Para ela, estão sendo medicadas as crianças questionadoras (que não se submetem facilmente às regras) e aquelas que sonham, têm fantasias, utopias e que ‘viajam’. “Quando impedimos isso quimicamente, segundo a frase de um psiquiatra uruguaio, a gente corre o risco de estar fazendo um genocídio do futuro. Estamos dificultando, senão impedindo, a construção de futuros diferentes e mundos diferentes”, lamenta a pesquisadora.

Embora muitos pesquisadores dedicados ao TDAH digam que a tava de prevalência na população não mude, Cida Moysés discorda. “Ao contrário do que se propaga, de que a taxa de prevalência é a mesma em todos os lugares, isso não é verdade.

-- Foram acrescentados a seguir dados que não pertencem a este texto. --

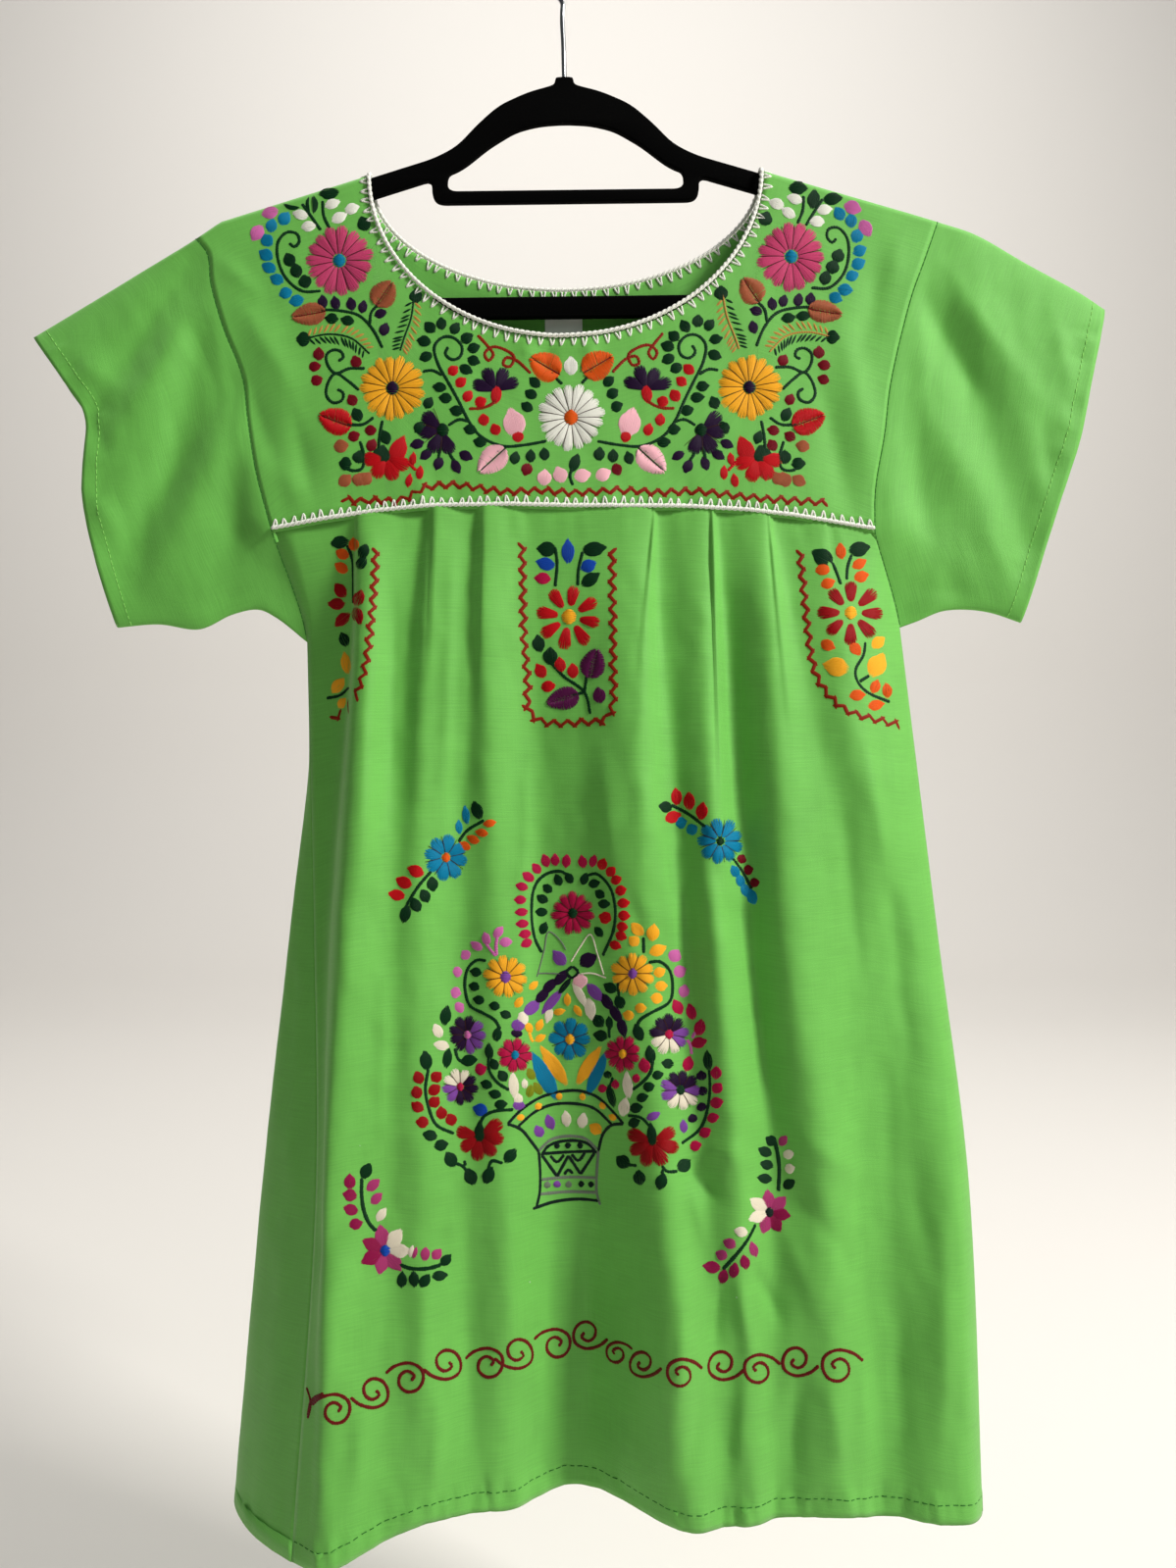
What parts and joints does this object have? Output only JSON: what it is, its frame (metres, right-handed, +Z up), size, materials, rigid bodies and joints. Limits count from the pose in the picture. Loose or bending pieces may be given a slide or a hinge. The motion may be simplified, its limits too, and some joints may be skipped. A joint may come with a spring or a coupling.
{
  "type": "embroidered mexican dress on a clothes hanger",
  "caption": "Green cotton dress with embroidered yoke, white crocheted edging and pleated skirt, hanging open and empty on a flocked hanger with a steel hook.",
  "frame": {"origin": "inside of the top of the hanger's hook, where a rail carries it", "axes": "+Z up, +X to the viewer's right, -Y out of the dress's front"},
  "size_m": [0.6546, 0.1092, 0.956],
  "materials": {
    "green_cotton": "plain-weave cotton with a slight sheen",
    "white_thread": "crocheted cotton thread",
    "pale_tag": "woven tape, blank",
    "black_flock": "short black flock",
    "bright_steel": "plated wire"
  },
  "bodies": {
    "root": {"yoke": "green_cotton", "skirt_front": "green_cotton", "skirt_back": "green_cotton", "sleeve_left": "green_cotton", "sleeve_right": "green_cotton", "neck_edging": "white_thread", "yoke_edging_front": "white_thread", "yoke_edging_back": "white_thread", "neck_label": "pale_tag", "hanger": "black_flock", "hook": "bright_steel"}
  },
  "joints": []
}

Varia de 0,1% a 20%, conforme o estudo da Universidade McMaster do Canadá. Varia de acordo com valores culturais, região geográfica, época e conforme o profissional que está avaliando. Há trabalhos que mostram, por exemplo, que médicas diagnosticam mais TDAH em meninos e que médicos mais em meninas, provavelmente por uma falta de identificação. Alguns trabalhos mostram que crianças pobres têm mais chances de receber o diagnóstico”, alerta.

De acordo com a professora, vivemos a ‘Era dos Transtornos’ – uma epidemia dos diagnósticos. “A França, por exemplo, tem uma resistência muito grande a isso por uma questão de formação de médicos, de valores da sociedade. Existe um movimento desencadeado por médicos, muitos deles psiquiatras, que se chama collectif pas de 0 de conduite. Esse movimento surgiu como reação à lei que propunha avaliar o comportamento de todas as crianças até três anos de idade, principalmente pobres e imigrantes, e conseguiu derrubar tal lei”, exemplifica.

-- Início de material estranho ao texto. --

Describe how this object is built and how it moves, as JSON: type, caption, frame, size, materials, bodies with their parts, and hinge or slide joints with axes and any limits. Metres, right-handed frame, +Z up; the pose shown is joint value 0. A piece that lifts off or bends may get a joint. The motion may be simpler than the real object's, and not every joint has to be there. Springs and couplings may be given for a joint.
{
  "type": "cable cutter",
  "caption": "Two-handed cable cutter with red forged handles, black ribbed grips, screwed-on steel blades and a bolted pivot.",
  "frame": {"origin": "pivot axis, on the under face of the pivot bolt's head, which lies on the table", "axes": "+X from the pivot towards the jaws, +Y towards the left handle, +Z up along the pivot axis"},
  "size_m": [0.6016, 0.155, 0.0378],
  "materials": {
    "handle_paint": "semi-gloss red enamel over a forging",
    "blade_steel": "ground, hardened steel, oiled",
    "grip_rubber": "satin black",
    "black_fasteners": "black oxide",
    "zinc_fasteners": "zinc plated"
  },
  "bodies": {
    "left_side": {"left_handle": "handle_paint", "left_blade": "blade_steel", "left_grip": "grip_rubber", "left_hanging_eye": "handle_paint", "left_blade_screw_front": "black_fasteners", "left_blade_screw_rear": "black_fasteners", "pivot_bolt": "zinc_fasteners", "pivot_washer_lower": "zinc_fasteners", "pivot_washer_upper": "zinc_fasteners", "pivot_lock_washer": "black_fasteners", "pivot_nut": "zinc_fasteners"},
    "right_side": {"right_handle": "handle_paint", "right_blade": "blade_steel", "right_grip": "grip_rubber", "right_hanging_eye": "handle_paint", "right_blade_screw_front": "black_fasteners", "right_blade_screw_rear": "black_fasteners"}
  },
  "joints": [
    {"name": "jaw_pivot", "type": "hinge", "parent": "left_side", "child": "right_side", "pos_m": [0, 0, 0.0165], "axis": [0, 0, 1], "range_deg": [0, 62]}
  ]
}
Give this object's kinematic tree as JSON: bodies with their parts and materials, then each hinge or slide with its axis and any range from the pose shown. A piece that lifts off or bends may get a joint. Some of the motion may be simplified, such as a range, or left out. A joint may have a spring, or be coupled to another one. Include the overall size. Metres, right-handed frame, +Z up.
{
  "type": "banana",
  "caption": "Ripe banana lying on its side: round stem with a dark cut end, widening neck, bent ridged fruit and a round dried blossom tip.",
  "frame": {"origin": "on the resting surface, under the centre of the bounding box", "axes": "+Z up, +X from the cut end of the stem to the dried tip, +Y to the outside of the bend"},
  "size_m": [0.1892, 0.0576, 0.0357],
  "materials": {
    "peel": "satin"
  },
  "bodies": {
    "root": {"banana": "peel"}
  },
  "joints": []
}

Cida Moyses diz que não indica a ritalina mesmo quando há o diagnóstico de TDAH, porque as reações adversas não compensam os benefícios: insônia, sonolência, piora na atenção e na cognição, surtos psicóticos, alucinações, risco de suicídio, hipertensão, taquicardia, arritmia, falta de apetite, dor no estômago. “A droga traz o mecanismo clássico da dependência química, semelhante ao da cocaína. Interfere em todo o sistema endócrino, que afeta a hipófise. Altera a secreção de hormônios sexuais e diminui a secreção do hormônio de crescimento. A relação de custo-benefício não vale a pena. Não indico metilfenidato para as crianças. Se não indico para um neto, uma criança da família, não indico para uma outra criança”, conclui.

Como alternativa, a pediatra indica a articulação do Fórum sobre Medicalização da Educação e da Sociedade (https://medicalizacao.org.br/), que reúne 40 entidades acadêmicas profissionais e mais de 3.000 pessoas físicas no Brasil em busca de difundir as críticas que existem na literatura científica sobre isso. O fórum foi lançado em 2010, após o I Seminário Internacional “A Educação Medicalizada: Dislexia, TDAH e outros supostos transtornos”, realizado em São Paulo. De seu lado, a Associação Brasileira de Déficit de Atenção dedica uma seção em seu site a rebater argumentos de que a doença é ‘inventada’.